Una missione più che un lavoro…
“Sì, perché implica l’assunzione di grosse responsabilità: emotivamente, socialmente e professionalmente. Molto spesso, le persone si affidano a noi per una scelta precisa e quindi ovviamente si avverte il peso di portare avanti il nostro operato per le conseguenze che può avere.”
Parlavamo dei legami familiari: quella per il lavoro non è l’unica passione ereditata dal suo papà…
“Vero. Da lui deriva il mio legame con il mondo del calcio. In fondo ci sono molte assonanze tra processo e penale e la partita di calcio. Occorrono tattica, impegno, strategia, talento, per arrivare al risultato. Da ragazzina, comunque, andavo allo stadio con papà, vedevo le partite con lui e poi ricordo un episodio molto speciale. Mio padre era molto legato a Claudio Botti, che per lui era un figlio maggiore, che poi è l’avvocato col quale, come dicevo prima, ho fatto la pratica. Lui faceva parte del gruppo di professionisti che aveva ideato il “Te Diegum”, la tavola rotonda, che raccolse all’epoca, nel nome di Diego, molti intellettuali di Napoli, avvocati, professori universitari. Il tutto accadde dopo l’addio del campione argentino al Napoli. Fu un tributo al più grande calciatore di tutti i tempi, ma anche una condanna a chi voleva demonizzarlo. Mi resta il bellissimo ricordo della proiezione di un video dedicato a Maradona di circa 50 minuti, una cosa spettacolare svoltasi al Grenoble. Io sarò stata una ragazzina di 14 anni, ma è come se fosse ieri, tanto è vero che poi attraverso Claudio ho recuperato la pubblicazione del testo del “Te Diegum” che ho regalato a mio figlio che è un grande appassionato di calcio, per cui la passione si è ulteriormente tramandata. Oggi ogni tanto vado allo stadio con mio figlio e vedo le partite con lui”.

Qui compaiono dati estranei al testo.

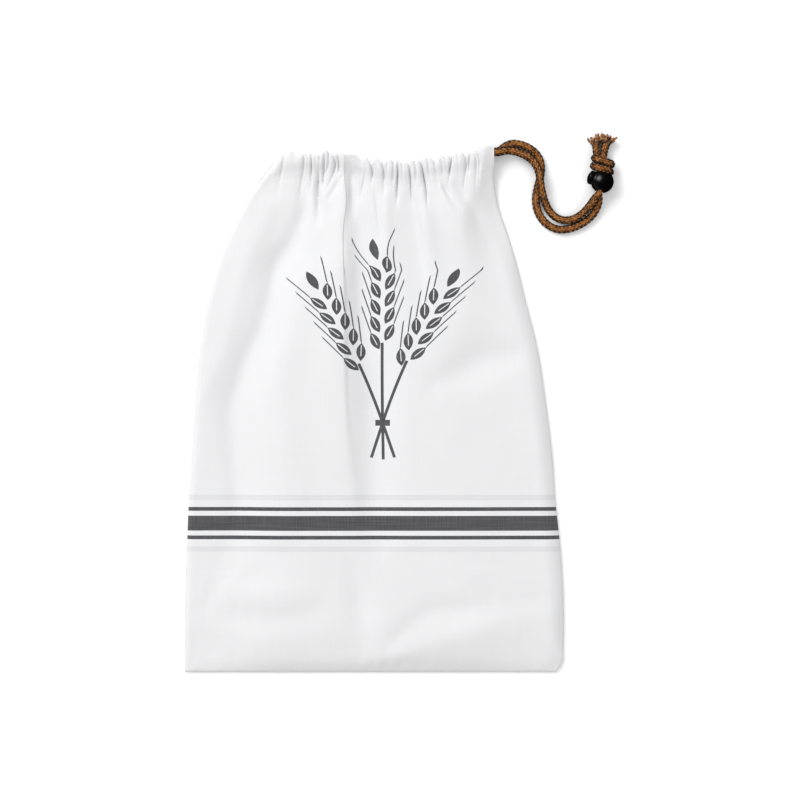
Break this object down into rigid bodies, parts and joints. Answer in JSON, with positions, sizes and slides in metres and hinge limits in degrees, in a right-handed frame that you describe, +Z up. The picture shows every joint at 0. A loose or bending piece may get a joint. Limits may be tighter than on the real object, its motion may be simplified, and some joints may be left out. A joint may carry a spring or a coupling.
{
  "type": "drawstring bread bag",
  "caption": "Flat cotton bag with a gathered mouth, a braided drawcord through its casing, and a ball cord lock above a frayed knot",
  "frame": {"origin": "on the surface that the bag lies on, under the middle of the bag's outline, without the cord and its lock", "axes": "+X to the bag's right, towards the end of the casing where the cord comes out; +Y from the bottom seam to the mouth; +Z up, out of the printed front"},
  "size_m": [0.3224, 0.3997, 0.017],
  "materials": {
    "cotton": "plain-woven white cotton with a dark grey and a pale grey print",
    "braid": "round braided cord, brown",
    "lock_plastic": "smooth black moulding"
  },
  "bodies": {
    "bag_body": {"bag": "cotton", "strand_over": "braid", "strand_under": "braid", "knotted_ends": "braid", "toggle_ball": "lock_plastic"},
    "button": {"toggle_button": "lock_plastic"}
  },
  "joints": [
    {"name": "button_press", "type": "slide", "parent": "bag_body", "child": "button", "axis": [0.9336, -0.3584, 0], "range_m": [0, 0.0024], "stiffness_N_per_m": 400, "springref_m": -0.002}
  ]
}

Veniamo al Napoli di oggi. Che ne pensa?
“Oggi la squadra azzurra è tornata a darci oltre alle emozioni anche tante soddisfazioni. Io mi auguro che adesso il Napoli primo in classifica, possa in qualche modo riportarci a quelli che erano i tempi di Maradona. Per me è stato un periodo bellissimo, anche per la città, si respirava aria di grande fermento. Ero una ragazzina, però ricordo che c’era proprio un atteggiamento propositivo. C’era un entusiasmo in generale, non soltanto nei confronti del calcio. A maggior ragione adesso che la nazionale argentina ha vinto il campionato del mondo e questa positività ha coinvolto in questi ultimi giorni anche Napoli. Quindi visto che veniamo da un periodo complicato, difficile, chi lo sa che questo primo posto in classifica non sia da sprone, da mordente per raggiungere dei risultati anche per la città in generale, perché Napoli sicuramente può fare tanto, potenzialmente potrebbe essere veramente la capitale della cultura, la capitale del turismo, non soltanto a livello italiano ma anche europeo. Quindi sarebbe giusto che ognuno di noi potesse dare un contributo perché questo si realizzi”.